Some paint the Senate bill as a flawed first step to reform that will
be improved over time, citing historical examples such as Social
Security. But where Social Security established the nidus of a public
institution that grew over time, the Senate bill proscribes any such
new public institution. Instead, it channels vast new resources -
including funds diverted from Medicare - into the very private insurers
who caused today's health care crisis. Social Security's first step was
not a mandate that payroll taxes which fund pensions be turned over to
Goldman Sachs!
While the fortification of private insurers is the most malignant
aspect of the bill, several other provisions threaten harm to
vulnerable patients, including:
* The bill's anti-abortion provisions would restrict reproductive choice, compromising the health of women and adolescent girls.
* The new 40 percent tax on high-cost health plans - deceptively
labeled a "Cadillac tax" - would hit many middle-income families.
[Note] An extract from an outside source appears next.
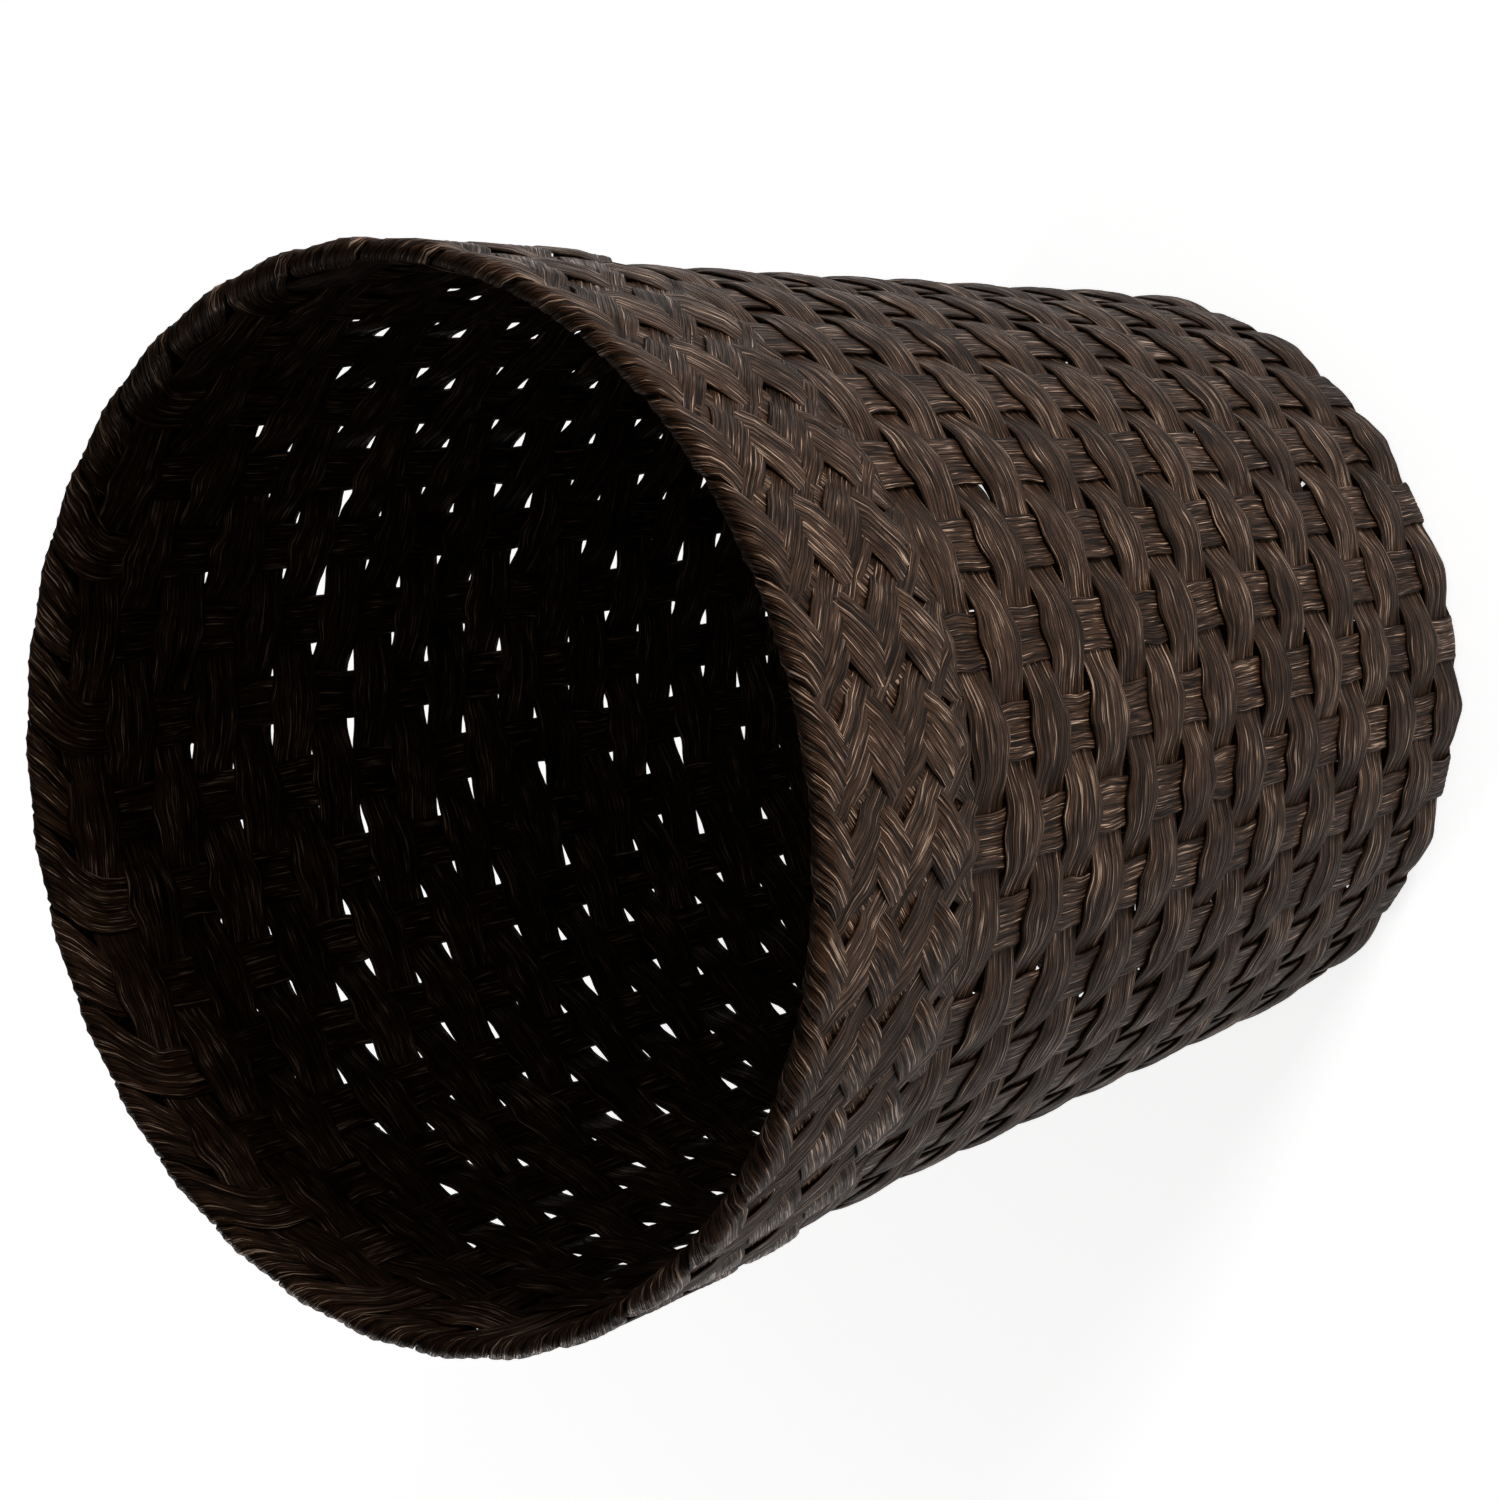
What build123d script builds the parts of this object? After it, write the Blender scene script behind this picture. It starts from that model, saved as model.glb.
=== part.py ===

The
costs of group insurance are driven largely by regional health costs
and the demography of the covered group. Hence, the tax targets workers
in firms that employ more women (whose costs of care are higher than
men's), and older and sicker employees, particularly those in high-cost
regions such as Maine and New York.
* The bill would drain $43 billion from Medicare payments to safety-net
hospitals, threatening the care of the 23 million who will remain
uninsured even if the bill works as planned. These threatened hospitals
are also a key resource for emergency care, mental health care and
other services that are unprofitable for hospitals under current
payment regimes. In many communities, severely ill patients will be
left with no place to go - a human rights abuse.
* The bill would leave hundreds of millions of Americans with
inadequate insurance - an "actuarial value" as low as 60 percent of
actual health costs. Predictably, as health costs continue to grow,
more families will face co-payments and deductibles so high that they
preclude adequate access to care. Such coverage is more akin to a
hospital gown than to a warm winter coat.
Congress' capitulation to insurers - along with concessions to the
pharmaceutical industry - fatally undermines the economic viability of
reform. The bill would inflate the already crushing burden of
insurance-related paperwork that currently siphons $400 billion from
care annually. According to CMS' own projections, the bill will cause
U.S. health costs to increase even more rapidly than presently, and
budget neutrality is to be achieved by draining funds from Medicare and
an accounting trick - front-loading the new revenues while delaying
most new coverage until 2014. As homeowners seduced into balloon
mortgages have learned, pushing costs off to the future is neither
prudent nor sustainable.
We ask that you defeat the bill currently under debate, and immediately
move to consider the single-payer approach - an expanded and improved
Medicare-for-All program - which prioritizes the advancement of our
nation's health over the enhancement of private, profit-seeking
interests.
Oliver Fein, M.D., President
David U. Himmelstein, M.D., Co-founder
Steffie Woolhandler, M.D., M.P.H., Co-founder
Physicians for a National Health Program
Physicians for a National Health Program is a single issue organization advocating a universal, comprehensive single-payer national health program. PNHP has more than 21,000 members and chapters across the United States.